If the creators are truly intending to help this series serve as a prequel for The Original Series, then Starfleet’s future will end up mixed-optimistic. They can eat their continuity cake even while shaking up the Trek recipe. After all, Roddenberry’s vision in The Original Series still mixed “Wagon Train to the stars” with early ideas of the United Federation of Planets and its classic humanist impulse drive. It wasn’t until Star Trek: The Next Generation, set a century later, that Roddenberry threw his story-craft into warp drive.

Now you had not only the Prime Directive concept of the Federation’s non-involvement with warp-incapable species further promoted (and supposedly adhered to). You also had studied diplomacy and art-pursuing, orchestra-playing Starfleet officers held as examples over, say, Kirk-style fisticuffs. At least for a time, we had an emphasis on the idea that good 24th-century humans don’t have interpersonal conflicts. This lasted until Roddenberry passed on in 1991, and then the writers and creators who inherited the Star Trek legacy chose — wisely, I think — to resist that rule.

So whether by real-world timing or in-universe timing, Discovery could end with the Federation at a cold war with the now-renewing Klingon Empire. Relations won’t be as bad as it could be but will still have nearly a century of work to do before we have Federation and Klingons at peace in time for the Next Generation era.

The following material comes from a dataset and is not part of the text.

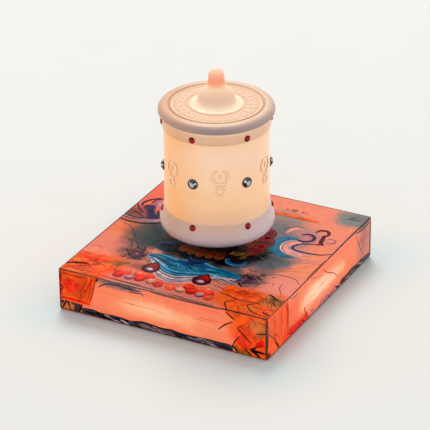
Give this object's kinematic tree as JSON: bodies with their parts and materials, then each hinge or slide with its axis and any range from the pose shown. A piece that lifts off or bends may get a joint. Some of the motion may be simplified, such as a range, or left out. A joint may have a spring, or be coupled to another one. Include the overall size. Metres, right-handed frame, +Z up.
{
  "type": "prayer wheel table lamp",
  "caption": "Table lamp with a lit drum that turns on a spindle above a square printed light-box base, under a lift-off lid with a bell and a bud finial.",
  "frame": {"origin": "on the ground, under the middle of the square base", "axes": "+Z up along the drum's axis of rotation; -Y towards the front face; +X towards the right face; the power socket and button are in the +Y back face"},
  "size_m": [0.2, 0.208, 0.206],
  "materials": {
    "lit_print": "glossy backlit print",
    "opal": "opal, lit",
    "tray": "matt moulded",
    "rubber": "matt",
    "steel": "satin",
    "strip": "white laminate",
    "led": "clear cap, lit",
    "board": "solder mask",
    "chip": "moulded black",
    "battery": "shrink wrap",
    "dark_metal": "dark bronze paint",
    "wire": "soft sleeve",
    "white_plastic": "moulded white",
    "lit_foot": "polished, dimly lit",
    "lit_drum": "polished, lit from inside",
    "scroll": "thin translucent paper",
    "lit_band": "polished, dimly lit",
    "silver": "polished",
    "crystal": "cut and polished",
    "red_stone": "polished",
    "lit_lid": "polished, dimly lit",
    "lit_inlay": "polished, lit",
    "lit_bell": "polished, lit",
    "lit_finial": "polished, lit"
  },
  "bodies": {
    "base": {"base_cover": "lit_print", "top_diffuser": "opal", "base_tray": "tray", "rubber_feet": "rubber", "tray_screws": "steel", "led_strips": "strip", "led_chips": "led", "control_board": "board", "board_chips": "chip", "board_screws": "steel", "usb_socket": "steel", "tact_switch": "chip", "battery_pack": "battery", "battery_strap": "steel", "strap_screws": "steel", "motor_bracket": "steel", "bracket_screws": "steel", "motor_body": "steel", "drive_belt": "rubber", "bearing_housing": "dark_metal", "collar_nut": "dark_metal", "bearing_outer_rings": "steel", "bearing_balls": "steel", "lamp_post": "steel", "post_screws": "steel", "lamp_socket": "opal", "led_column": "strip", "column_chips": "led", "lamp_diffuser": "opal", "wire_loom": "wire"},
    "drum": {"bearing_inner_rings": "steel", "spindle": "dark_metal", "drum_pulley": "white_plastic", "drum_foot": "lit_foot", "drum_hub": "steel", "hub_screws": "steel", "drum_wall": "lit_drum", "scroll_sleeve": "scroll", "upper_band": "lit_band", "drum_ornaments": "lit_drum", "stud_settings": "silver", "crystal_studs": "crystal", "upper_studs": "red_stone", "lower_studs": "red_stone"},
    "lid": {"lid_shell": "lit_lid", "lid_locator": "white_plastic", "lid_inlay": "lit_inlay", "lid_bell": "lit_bell", "finial": "lit_finial", "tie_rod": "steel", "tie_washer": "steel", "tie_nut": "steel"},
    "motor_rotor": {"motor_shaft": "steel", "motor_pulley": "white_plastic"},
    "button": {"power_button": "white_plastic"}
  },
  "joints": [
    {"name": "drum_spin", "type": "hinge", "parent": "base", "child": "drum", "pos_m": [0, 0, 0.0574], "axis": [0, 0, 1], "continuous": true},
    {"name": "lid_lift", "type": "slide", "parent": "drum", "child": "lid", "axis": [0, 0, 1], "range_m": [0, 0.05]},
    {"name": "motor_spin", "type": "hinge", "parent": "base", "child": "motor_rotor", "pos_m": [0, -0.054, 0.0116], "axis": [0, 0, 1], "continuous": true},
    {"name": "button_press", "type": "slide", "parent": "base", "child": "button", "axis": [0, -1, 0], "range_m": [0, 0.0012], "stiffness_N_per_m": 600, "springref_m": -0.0004}
  ],
  "couplings": [
    {"joint": "motor_spin", "follows": "drum_spin", "ratio": 2.6216}
  ]
}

In the real world, I think the era of over-optimistic Trek humanism is over. Christians and modern humanists could agree on this: our society is still too flawed and there’s too much evil in the world to pretend humanity can simply “evolve” and put away hunger and war any time soon. For the Christian, those things will only be burned out of the universe after Jesus returns. For the modern humanist, it begins to sound like they expect moral revolutions and social justice to continue forever and ever. How in this framework could you conceive of a Federation that moves forward in true peace, with only a few galactic empires (the Borg, the Dominion) left to threaten our continuing evolution?

GR: Christian or humanist, the storyteller’s dilemma is similar: we want a better, more ideal cosmos, but how do we conceive of that in a way that’s pleasing on a narrative level, since all our stories assume conflict? How do we keep heaven from appearing boring, whether we’re talking about the real New Jerusalem of the biblical eschaton or just a more secular vision of a conflict-free galaxy?

For the Christian, it really is, I think, about exploration. That’s what C. S. Lewis recognized, when he ended The Last Battle in Aslan’s country with the prospect of infinite exploration and infinite (dare I say it?) discovery: “Further up and further in.” I assume that a materialist version of this eschaton would be Roddenberry’s ideal as well. Suffice it to say, I think it’s less satisfying than the Christian version; but either way, it would hardly be satisfying on a dramatic level.

But I don’t think we need to worry about that with Discovery. There seems to be the open possibility for further spinoffs at CBS if the show does well, and if so, I would expect one soon to be set later than all other shows. Then they wouldn’t have the excuse of a less “advanced” Federation. Like you, however, I hardly expect any Trek writers to settle comfortably down.

We may find full shalom in the New Heaven and New Earth, but explore as you might, in these heavens and this earth, exploration will always bring danger and potential hostility. Star Trek is strongest not when it denies this but when it looks for ways to help us acknowledge and overcome it. Let’s hope we get more of that, in Discovery and beyond.